John had noticed a particular Japanese bunker had
been effectively shooting mortar shells and raging deadly fire upon
the U.S. troops. This enemy strong position "had to go".
John found and organized some machine gunners along with demolition
men and directed them toward the bunker. John Basilone instructed
a demolition man to blow a hole in the concrete structure, while
others gave cover against other nearby enemy positions. A large
explosion went off opening part of the bunker. Basilone then told
the enthused machine gunners to hold their fire and directed a flamethrower
operator to charge the pit. The brave flamethrower charged the pit
as quickly as he could, stuck his nozzle in the pit and ignited
the flame. Some of the Japanese soldiers ran out of the pit screaming
as they tried to wipe away the jellied gasoline that was burning
them. John Basilone cut them down with a machine gun. Fellow soldier,
Charles Tatum, said "for me and others
who saw Basilone's
leadership and courage during our assault, his example was overwhelming."
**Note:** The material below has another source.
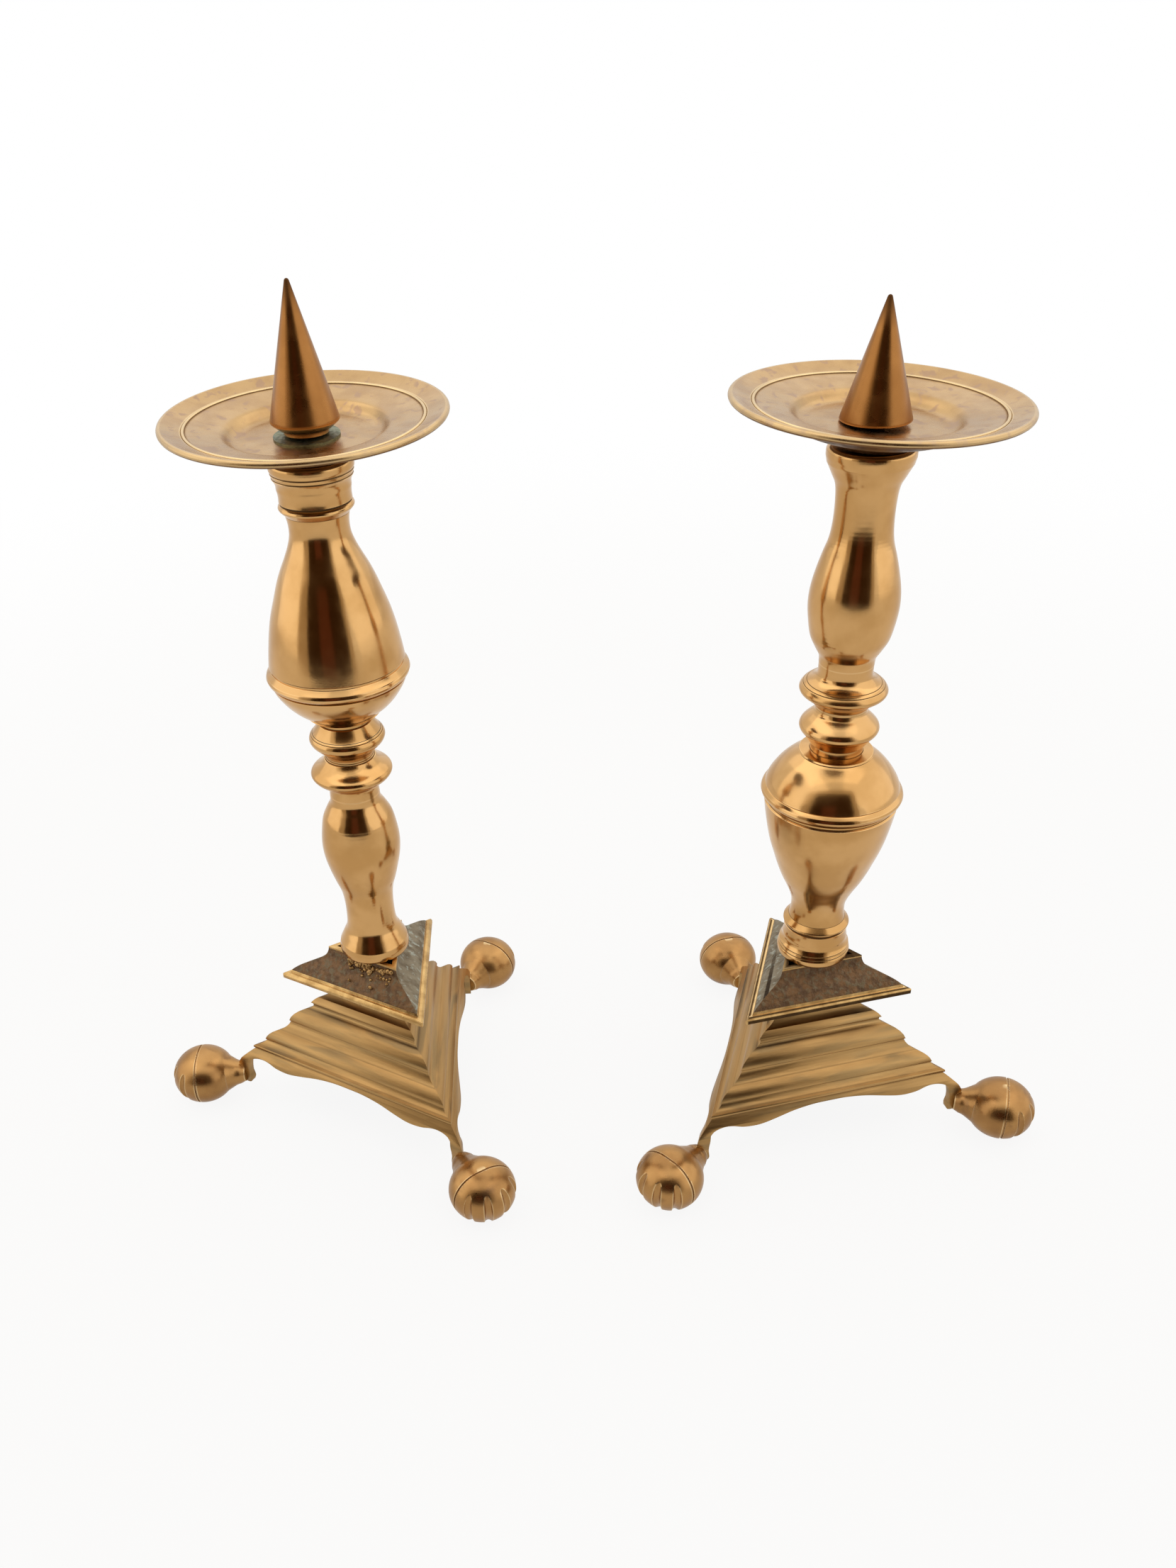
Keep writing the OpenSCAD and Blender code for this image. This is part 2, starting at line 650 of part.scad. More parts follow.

After knocking out the bunker, Basilone led twenty
men off the exposed beach area to a location where they could take
some cover and plan their next move. He ordered the men to stay
while he went back to get more men and some heavy machine guns.
John Basilone gathered some troops and weapons and started back
across the beach to the waiting soldiers. But John was hit with
a Japanese mortar shell which landed right in the middle of him
and the men he was leading. He died from his wounds around thirty
minutes later. For his actions that day, John Basilone was awarded
The Navy Cross.
The military paid tribute to John by naming a ship
after him. An anti-submarine Navy Destroyer, the U.S.S. Basilone
was commissioned on July 26th, 1949.
His home town of Raritan honors him every year with a parade. First
held in 1981, the parade has been held every year rain or shine,
attracting thousands of spectators. It is the pride of the town
John Basilone remains the only soldier (non-officer)
in U.S. history to be awarded both The Congressional Medal of Honor
and The Navy Cross. He is also the only Medal of Honor winner to
go back into combat and be killed in combat.